Because even if locals became extinct, we can still have 100% foreign talents turned citizens.

Of course PAP leaders will still be 3rd generation local elite.

Anonymous said...

I am fed up with progress in Singapore. Every time a wet market is renovated, the rent goes up at least 30%.

Every time a hawker centre or coffee shop undergoes renovation, the rent goes up a minimum of 50%.

Bills go up, rent goes up. The only thing that doesn't go up is our salaries.

And the best part is, the govt is actively trying to keep our salaries low.

Anonymous said...

We can complain and complain but we are not like EU whereby we can leave SG and live somewhere.

Lim Leng Hiong said...

The Captain and His Ship

by Lim Leng Hiong

A long time ago, there was a merchant galley, which is a small transport ship that is propelled by human power.

Above decks, a captain and his officers shouted out orders, while below decks the crew did the exhausting work of rowing the ship.

The captain wanted to travel from port to port more quickly so that he can charge a higher price for his fast shipping service.

In the beginning, he achieved this by convincing the crew to row harder for a few copper coins more. Although he and his officers each earned many silver coins more, the crew accepted this arrangement because a small raise is better than nothing.

Then, as the crew got accustomed to this, he had a better idea. Since the crew were stuck on the ship anyway, he could charge them a fee for using essential services during the journey, such as meals and sleeping bags. That way he can recover some of the copper coins that he paid out, back into his pocket.

When his plan succeeded, he got bolder and stopped paying extra. The crew were simply ordered to row harder if they wanted to keep their jobs.

They were told that they were lucky to have jobs, lucky to have visionary leadership and lucky to be aboard one of the fastest merchant galleys in the world.

At every port, the captain and his officers grew steadily wealthier, from silver coins to gold coins, from gold coins to gold bars. Meanwhile the crew were ordered to row faster and faster for the same number of copper coins, which were becoming smaller and smaller in size.

Not every crew member was happy with this. The few who dared to protest were locked up for weeks. This punishment silenced the others and helped to maintain order on the ship.

The job of the crew is to row, and the job of the leaders is to collect gold bars.

It is a system that works. Sort of.

Lim Leng Hiong said...


Then one day, the captain faced a big problem. After months of frenzied rowing, the crew had become worn out. Many of them ran away to work on other ships. Those who remain were on the verge of mutiny. Worse, he was unable to recruit enough new crew in his home port to replace them and continue with his fast shipping service.

Suddenly, he had a brilliant idea - recruit new crew from poor foreign ports! With this masterstroke he no longer needed to pay any copper coins, since the foreign crew were happy to be paid a handful of grain and the home crew also had to accept this new payment or starve. On top of that, the risk of mutiny is reduced since the proportion of home crew is now much smaller.

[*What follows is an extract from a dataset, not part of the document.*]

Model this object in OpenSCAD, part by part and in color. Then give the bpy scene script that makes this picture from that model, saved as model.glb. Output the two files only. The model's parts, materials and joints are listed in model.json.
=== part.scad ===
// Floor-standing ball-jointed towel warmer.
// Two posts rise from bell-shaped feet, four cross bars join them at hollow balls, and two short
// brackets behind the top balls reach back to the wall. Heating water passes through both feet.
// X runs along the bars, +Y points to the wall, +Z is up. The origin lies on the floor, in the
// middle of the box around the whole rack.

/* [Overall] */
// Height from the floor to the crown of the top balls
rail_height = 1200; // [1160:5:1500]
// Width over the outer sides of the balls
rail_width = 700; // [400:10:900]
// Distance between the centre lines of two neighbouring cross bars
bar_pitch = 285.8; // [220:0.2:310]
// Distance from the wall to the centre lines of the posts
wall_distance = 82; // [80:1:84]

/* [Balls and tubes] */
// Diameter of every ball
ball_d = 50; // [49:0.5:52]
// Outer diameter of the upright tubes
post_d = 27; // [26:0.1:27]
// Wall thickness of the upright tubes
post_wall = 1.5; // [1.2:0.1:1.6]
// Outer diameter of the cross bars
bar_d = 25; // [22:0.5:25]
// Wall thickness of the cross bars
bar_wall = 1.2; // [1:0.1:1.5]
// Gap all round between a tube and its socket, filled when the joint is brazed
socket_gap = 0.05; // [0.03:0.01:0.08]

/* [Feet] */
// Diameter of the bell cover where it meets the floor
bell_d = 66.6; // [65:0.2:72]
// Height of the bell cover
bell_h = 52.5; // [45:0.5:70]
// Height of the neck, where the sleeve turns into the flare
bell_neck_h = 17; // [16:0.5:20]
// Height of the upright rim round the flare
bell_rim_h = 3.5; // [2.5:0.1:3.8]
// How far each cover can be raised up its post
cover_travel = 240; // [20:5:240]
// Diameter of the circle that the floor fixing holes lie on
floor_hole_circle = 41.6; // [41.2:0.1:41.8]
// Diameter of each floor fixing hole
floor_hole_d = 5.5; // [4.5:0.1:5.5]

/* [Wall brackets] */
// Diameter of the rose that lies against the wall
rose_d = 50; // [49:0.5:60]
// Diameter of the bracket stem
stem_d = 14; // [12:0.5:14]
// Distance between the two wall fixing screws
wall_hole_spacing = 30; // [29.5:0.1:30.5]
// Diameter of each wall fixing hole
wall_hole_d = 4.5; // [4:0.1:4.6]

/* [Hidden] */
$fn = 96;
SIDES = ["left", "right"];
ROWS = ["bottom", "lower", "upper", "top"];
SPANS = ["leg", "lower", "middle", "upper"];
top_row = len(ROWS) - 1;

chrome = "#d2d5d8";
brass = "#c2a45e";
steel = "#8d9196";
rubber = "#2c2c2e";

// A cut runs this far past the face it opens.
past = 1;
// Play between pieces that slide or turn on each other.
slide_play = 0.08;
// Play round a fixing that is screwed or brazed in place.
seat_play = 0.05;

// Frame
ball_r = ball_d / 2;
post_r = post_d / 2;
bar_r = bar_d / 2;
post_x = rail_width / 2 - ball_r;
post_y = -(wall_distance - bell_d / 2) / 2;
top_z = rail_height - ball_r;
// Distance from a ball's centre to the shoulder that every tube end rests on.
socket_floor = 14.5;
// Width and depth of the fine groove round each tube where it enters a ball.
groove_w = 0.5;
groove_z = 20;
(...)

Unfortunately, rowing a ship quickly is a coordinated effort; not exactly unskilled work. The foreign crew and home crew have vastly different training and often could not even communicate with each other. There was lack of cooperation, mutual suspicion and bottled-up resentment as the ship plodded along in the open sea.

A concerned ensign asked the captain what would happen if the crew was to start fighting among themselves below decks.

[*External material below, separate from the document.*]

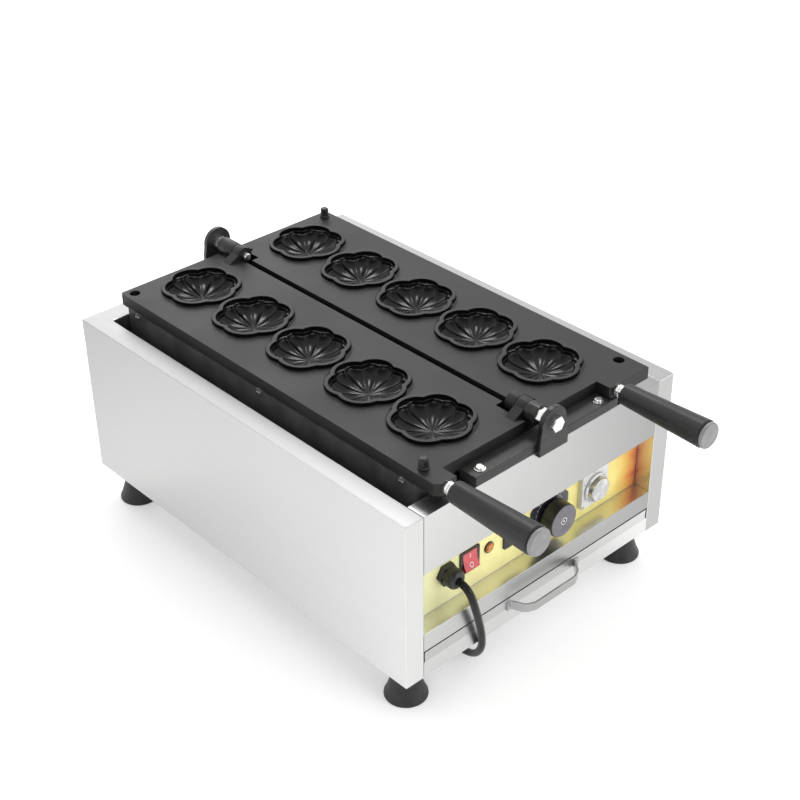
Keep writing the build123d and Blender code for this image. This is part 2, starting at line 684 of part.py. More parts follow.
with BuildPart() as alarm_buzzer:
    with BuildSketch(face(LABEL_Y)):
        with Locations((BUZZER_X, BUZZER_Z)):
            RectangleRounded(28.0, 28.0, 1.5)
    extrude(amount=2.5)
    with BuildSketch(face(LABEL_Y - 1.2)):
        with Locations((BUZZER_X, BUZZER_Z)):
            Circle(1.6)
            with PolarLocations(6.0, 6):
                Circle(1.3)
    extrude(amount=3, mode=Mode.SUBTRACT)
    with BuildSketch(face(LABEL_Y, BUZZER_X, BUZZER_Z)):
        Circle(11.0)
    extrude(amount=-16)

with BuildPart() as thermostat_dial:
    with BuildSketch(face(LABEL_Y)):
        with BuildLine():
            Polyline(*[(THERMO_X + a, THERMO_Z + b) for a, b in
                       ((-30, -13.5), (-13.5, -30), (13.5, -30), (30, -13.5), (30, 13.5), (13.5, 30), (-13.5, 30), (-30, 13.5))],
                     close=True)
        make_face()
        with Locations((THERMO_X, THERMO_Z)):
            Circle(5.0, mode=Mode.SUBTRACT)
    extrude(amount=1.4)

with BuildPart() as thermostat_body:
    with BuildSketch(face(PANEL_Y + T)):
        with Locations((THERMO_X, THERMO_Z)):
            Rectangle(36, 36)
            Circle(3.06, mode=Mode.SUBTRACT)
    extrude(amount=-28)

with BuildPart() as thermostat_knob:
    with BuildSketch(Plane(origin=(THERMO_X, C, THERMO_Z), x_dir=(1, 0, 0), z_dir=(0, 0, -1))):
        with BuildLine():
            Polyline((0, 240.0), (3.0, 240.0), (3.0, 265.4), (20.6, 265.4), (20.6, 267.2), (20.1, 279.8), (19.4, 280.8),
                     (3.2, 280.8), (3.2, 280.0), (0, 280.0), close=True)
        make_face()
    revolve(axis=Axis((THERMO_X, C, THERMO_Z), (0, 1, 0)))

with BuildPart() as timer_dial:
    with BuildSketch(face(LABEL_Y)):
        with Locations((TIMER_X, TIMER_Z)):
            RectangleRounded(43, 46, 2.0)
            Circle(5.0, mode=Mode.SUBTRACT)
    extrude(amount=6.5)
    fillet(timer_dial.faces().sort_by(Axis.Y)[0].outer_wire().edges(), 0.8)

with BuildPart() as timer_body:
    with BuildSketch(face(PANEL_Y + T)):
        with Locations((TIMER_X, TIMER_Z)):
            Rectangle(40, 42)
            Circle(3.06, mode=Mode.SUBTRACT)
    extrude(amount=-42)

with BuildPart() as timer_knob:
    with BuildSketch(Plane(origin=(TIMER_X, C, TIMER_Z), x_dir=(1, 0, 0), z_dir=(0, 0, -1))):
        with BuildLine():
            Polyline((0, 240.0), (3.0, 240.0), (3.0, 265.0), (18.0, 265.0), (18.0, 266.2), (15.2, 267.6), (14.4, 272.4),
                     (13.6, 273.2), (0, 273.2), close=True)
        make_face()
    revolve(axis=Axis((TIMER_X, C, TIMER_Z), (0, 1, 0)))

with BuildPart() as terminal_block:
    with BuildSketch(deck(85)):
        with Locations((-85, -228)):
            Rectangle(52, 20)
    extrude(amount=17)
    with BuildSketch(deck(96)):
        with Locations(*[(-85 + 12 * k, -228) for k in (-1.5, -0.5, 0.5, 1.5)]):
            Rectangle(7, 12)
    extrude(amount=10, mode=Mode.SUBTRACT)

with BuildPart() as gland_body:
    with BuildSketch(face(LABEL_Y, GLAND_X, GLAND_Z)):
        RegularPolygon(12.0, 6, major_radius=False)
    extrude(amount=6.0)
    chamfer(gland_body.faces().sort_by(Axis.Y)[0].outer_wire().edges(), 0.8)
    with BuildSketch(face(LABEL_Y + 12, GLAND_X, GLAND_Z)):
        Circle(8.0)
    extrude(amount=22)
    with BuildSketch(face(PANEL_Y + T, GLAND_X, GLAND_Z)):
        RegularPolygon(11.0, 6, major_radius=False)
    extrude(amount=-5)
    with BuildSketch(face(LABEL_Y + 14, GLAND_X, GLAND_Z)):
        Circle(4.7)
    extrude(amount=30, mode=Mode.SUBTRACT)

with BuildPart() as gland_nut:
    with BuildSketch(Plane(origin=(GLAND_X, C, GLAND_Z), x_dir=(1, 0, 0), z_dir=(0, 0, -1))):
        with BuildLine():
            Polyline((8.1, 264.1), (11.3, 264.1), (11.3, 272.2))
            ThreePointArc((11.3, 272.2), (10.2, 276.0), (7.2, 278.2))
            Polyline((7.2, 278.2), (4.7, 278.2), (4.7, 268.1), (8.1, 268.1), (8.1, 264.1))
        make_face()
    revolve(axis=Axis((GLAND_X, C, GLAND_Z), (0, 1, 0)))
    with BuildSketch(face(-264.0, GLAND_X, GLAND_Z)):
        with PolarLocations(11.7, 18):
            Circle(0.9)
    extrude(amount=8.2, mode=Mode.SUBTRACT)

# =====================================================================
# Mains cord: out of the gland, down in front of the tray, under the
# housing to the rear, and there in a coil with the plug beside it
# =====================================================================
FLOOR = CORD_R + 0.1
COIL_X, COIL_Y, COIL_R = 10.0, 357.0, 45.0
route = [
    (-128.0, -270.0, 144.5),
    (-127.9, -279.5, 144.3),
    (-127.4, -287.6, 141.6),
    (-125.8, -292.6, 134.2),
    (-122.2, -293.9, 121.5),
    (-115.8, -292.8, 103.0),
    (-108.0, -290.2, 81.0),
    (-101.6, -287.6, 58.5),
    (-97.2, -283.0, 38.0),
    (-93.6, -271.0, 19.5),
    (-90.0, -251.0, 8.6),
    (-86.4, -222.0, FLOOR),
    (-81.0, -176.0, FLOOR),
    (-70.0, -96.0, FLOOR),
    (-58.5, 12.0, FLOOR),
    (-51.0, 118.0, FLOOR),
    (-49.5, 214.0, FLOOR),
    (-46.5, 270.0, FLOOR),
    (-42.0, 318.0, FLOOR),
    (COIL_X - 49.6, COIL_Y - 7.0, FLOOR),
]
tail = [
    (COIL_X + 49.4, COIL_Y - 4.0, 13.1),
    (COIL_X + 49.6, COIL_Y - 20.0, 12.2),
    (COIL_X + 54.5, COIL_Y - 37.0, 9.4),
    (COIL_X + 67.0, COIL_Y - 51.0, 8.0),
    (COIL_X + 83.5, COIL_Y - 59.0, 9.8),
    (COIL_X + 101.0, COIL_Y - 61.0, 14.2),
    (COIL_X + 116.0, COIL_Y - 60.2, 17.6),
]


def bend_radii(points):
    """Each arc takes 0.45 of its shorter run."""
    radii = []
    for p, q, r in zip(points, points[1:], points[2:]):
        a = Vector(*q) - Vector(*p)
        b = Vector(*r) - Vector(*q)
        turn = a.get_angle(b)
        radii.append(0.45 * min(a.length, b.length) / math.tan(math.radians(turn / 2)))
    return radii


def cord_path(points):
    pts = [(x, C + y, z) for x, y, z in points]
    return pts, bend_radii(points)


def cord_tube(points):
    pts, radii = cord_path(points)
    with BuildPart() as tube:
        with BuildLine() as path:
            FilletPolyline(*pts, radius=radii)
        d = Vector(*pts[1]) - Vector(*pts[0])
        with BuildSketch(Plane(origin=pts[0], z_dir=d)):
            Circle(CORD_R)
        sweep(path=path.wires()[0])
    length = path.wires()[0].length
    print("cord run length", round(length, 1), "volume ratio",
          round(tube.part.volume / (math.pi * CORD_R ** 2 * length), 4))
    print("  radii", [round(v, 1) for v in radii])
    return tube.part


with BuildPart() as power_cord:
    add(cord_tube(route))

with BuildPart() as cord_tail:
    add(cord_tube(tail))

with BuildPart() as cord_coil:
    with BuildSketch(Plane(origin=(COIL_X, C + COIL_Y, 0), x_dir=(1, 0, 0), z_dir=(0, -1, 0))):
        with Locations((COIL_R, 9.0)):
            RectangleRounded(20.0, 17.8, 6.0)
    revolve(axis=Axis((COIL_X, C + COIL_Y, 0), (0, 0, 1)))

PLUG_X, PLUG_Y, PLUG_Z = COIL_X + 116.0, COIL_Y - 60.2, 17.6
plug_plane = Plane(origin=(PLUG_X, C + PLUG_Y, PLUG_Z), x_dir=(1, 0, 0), z_dir=(0, 0, 1))
with BuildPart() as plug_body:
    with BuildSketch(plug_plane):
        with BuildLine():
            Polyline((0, 0), (0, 5.6), (16, 7.4), (20, 10.5))
            ThreePointArc((20, 10.5), (25, 15.4), (32, 17.4))
            Polyline((32, 17.4), (47, 17.4), (48.5, 16.0), (48.5, 0), (0, 0))
        make_face()
    revolve(axis=Axis((PLUG_X, C + PLUG_Y, PLUG_Z), (1, 0, 0)))

with BuildPart() as plug_pins:
    for s in (-1, 1):
        with BuildSketch(flank(PLUG_X + 48.5, PLUG_Y + 9.5 * s, PLUG_Z)):
            Circle(2.4)
        extrude(amount=19)
    fillet(plug_pins.edges().group_by(Axis.X)[-1], 1.2)

# =====================================================================
# Labels and files
# =====================================================================
pieces = {
    "left_side_panel": left_side_panel, "right_side_panel": right_side_panel, "rear_panel": rear_panel,
    "front_panel": front_panel, "base_plate": base_plate, "compartment_shield": compartment_shield,
    "tray_runners": tray_runners, "rubber_feet": rubber_feet, "foot_screws": foot_screws,
    "front_rail": front_rail, "rear_rail": rear_rail, "rail_screws": rail_screws,
    "front_hinge_ear": front_hinge_ear, "rear_hinge_ear": rear_hinge_ear, "hinge_bolts": hinge_bolts,
    "hinge_spacers": hinge_spacers, "hinge_nuts": hinge_nuts,
    "left_mould_plate": left_mould_plate, "right_mould_plate": right_mould_plate,
    "left_locating_pin": left_locating_pin, "right_locating_pin": right_locating_pin,
    "left_heater_cover": left_heater_cover, "right_heater_cover": right_heater_cover,
    "left_insulation_pad": left_insulation_pad, "right_insulation_pad": right_insulation_pad,
    "left_heating_element": left_heating_element, "right_heating_element": right_heating_element,
    "left_heater_clamps": left_heater_clamps, "right_heater_clamps": right_heater_clamps,
    "left_cover_screws": left_cover_screws, "right_cover_screws": right_cover_screws,
    "left_handle_rod": left_handle_rod, "right_handle_rod": right_handle_rod,
    "left_handle_ferrule": left_handle_ferrule, "right_handle_ferrule": right_handle_ferrule,
    "left_handle_grip": left_handle_grip, "right_handle_grip": right_handle_grip,
    "left_handle_cap": left_handle_cap, "right_handle_cap": right_handle_cap,
    "crumb_tray": crumb_tray, "tray_handle": tray_handle,
    "control_label": control_label, "switch_frame": switch_frame, "power_rocker": power_rocker,
    "indicator_lamp": indicator_lamp, "alarm_buzzer": alarm_buzzer,
    "thermostat_dial": thermostat_dial, "thermostat_body": thermostat_body, "thermostat_knob": thermostat_knob,
    "timer_dial": timer_dial, "timer_body": timer_body, "timer_knob": timer_knob,
    "terminal_block": terminal_block, "gland_body": gland_body, "gland_nut": gland_nut,
    "power_cord": power_cord, "cord_coil": cord_coil, "cord_tail": cord_tail,
    "plug_body": plug_body, "plug_pins": plug_pins,
}
for name, builder in pieces.items():
    builder.part.label = name
    export_step(builder.part, f"parts/{name}.step")
print(len(pieces), "pieces")
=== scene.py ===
import math

import bmesh
import bpy
import numpy as np
from mathutils import Matrix, Vector


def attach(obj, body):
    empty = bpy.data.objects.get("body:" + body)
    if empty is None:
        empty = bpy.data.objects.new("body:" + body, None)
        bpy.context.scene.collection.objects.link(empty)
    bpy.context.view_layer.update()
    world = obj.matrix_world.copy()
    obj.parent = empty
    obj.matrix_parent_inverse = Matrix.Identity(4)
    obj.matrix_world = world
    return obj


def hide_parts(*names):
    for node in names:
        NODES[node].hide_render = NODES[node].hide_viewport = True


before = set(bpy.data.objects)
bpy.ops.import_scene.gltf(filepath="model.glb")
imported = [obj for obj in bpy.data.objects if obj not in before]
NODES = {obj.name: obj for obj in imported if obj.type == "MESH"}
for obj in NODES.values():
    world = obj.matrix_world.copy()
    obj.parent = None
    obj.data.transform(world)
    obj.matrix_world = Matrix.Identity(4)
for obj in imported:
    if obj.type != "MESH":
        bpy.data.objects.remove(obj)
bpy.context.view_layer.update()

SCENE = bpy.context.scene
SCENE.view_settings.view_transform = "Standard"
SCENE.view_settings.look = "None"

MM = 0.001
C = 55.25                      # housing centre behind the origin, mm
PY = 1.25
PZ0, PZ1, RIM_Z = 266.5, 281.0, 285.4
HINGE_Z = 285.6
CAV_X, CAV_Y, CAV_STEP = 82.3, 7.4, 98.7


def P(x, y, z):
    """Point given from the housing's centre in mm, in the row frame in metres."""
    return Vector((x * MM, (y + C) * MM, z * MM))


# ---------------------------------------------------------------------
# Camera, light, floor
# ---------------------------------------------------------------------
cam_data = bpy.data.cameras.new("camera")
cam_data.sensor_width = 36.0
cam_data.sensor_fit = "HORIZONTAL"
cam_data.lens = 68.77
cam_data.clip_start = 0.05
cam_data.clip_end = 50
camera = bpy.data.objects.new("camera", cam_data)
camera.location = P(-997.57, -1134.21, 1152.40)
camera.rotation_euler = (math.radians(57.2144), math.radians(0.4856), math.radians(-42.9896))
SCENE.collection.objects.link(camera)
SCENE.camera = camera


def area(name, loc, target, size, power, color=(1, 1, 1), size_y=None):
    d = bpy.data.lights.new(name, "AREA")
    d.shape = "RECTANGLE"
    d.size = size
    d.size_y = size_y or size
    d.energy = power
    d.color = color
    o = bpy.data.objects.new(name, d)
    o.location = loc
    o.rotation_euler = (Vector(target) - Vector(loc)).to_track_quat("-Z", "Y").to_euler()
    SCENE.collection.objects.link(o)
    return o


area("key_back", (0.95, 1.05, 2.2), (0, 0, 0.2), 0.55, 13)
area("front_left", (-2.2, -1.3, 1.5), (0, 0, 0.15), 1.6, 12)
area("front_right", (0.6, -2.4, 1.0), (0, 0, 0.13), 1.4, 14)
area("back_strip", (0.9, 2.6, 1.5), (0, 0, 0.25), 2.0, 12, size_y=0.9)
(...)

"That is none of your business," the captain replied. "We are safe up here, as is our cargo and gold."

"But sir, what if the ship is damaged during the fighting? Our ship is fast and light and unable to withstand too many hits," the ensign persisted.

"Then THEY'LL drown!" laughed the captain.

Anonymous said...

Perhaps its time for the crew to mutiny

Onlooker said...

Bravo LLH.

Exactly :)

And may I add even if the captain reserve life boat for himself the lifeboat can only accommodate that certain amount of cronies,oops officers.

Anonymous said...

The Captain would not waste space on the lifeboat for cronies. The space will be for his ill-gotten gold bars. With gold, he can always get more cronies to do the dirty work!

Anonymous said...

When a big transport company started to recruit FT few years back, one old staff told the other not to worry. "Don't worry these FT need time to familiarise the delivery routes" he did not expect today any new driver with a GPS navigation device can easily get on the road immediately, he failed to see how new tech can make him dispensable. Then when he saw the other local old staff couldn't communicate well with the FT, his confidence was further enchanced. "one chicken one duck cannot work one, haha" but very soon his company changed all to one kind only. but he was still unconvinced by the reality. "I don't think the authority can allow so many driving test to take place in such a short time, driving licence is not easy to get." he is wrong again, I heard FT with licence from their mother land need only to undergo a computer simulation test.

Vigor said...

So how??

HJ said...

I'm really, really glad that finally someone pointed out that glaring resemblence to NASA's failed program.

For everything gained, something's got to give...

Anonymous said...

FT is cheape, bette & faster lor. Even local P6 student are no match for, haha

J said...

"Worker's Party MP Low once asked the PAP ministers to peg their pay as a multiple of the lowest earning 20% of the workforce to align their interests with those with the greatest need for improvement. The PAP refused and chose to peg their salaries to the highest earnings in various professions."

MP Low also pointed out that many people in the highest earning professions take a lot of risk. For example, businessmen can easily become bankrupt with the wrong business decisions. This is a fact that the PAP does not wish to acknowledge.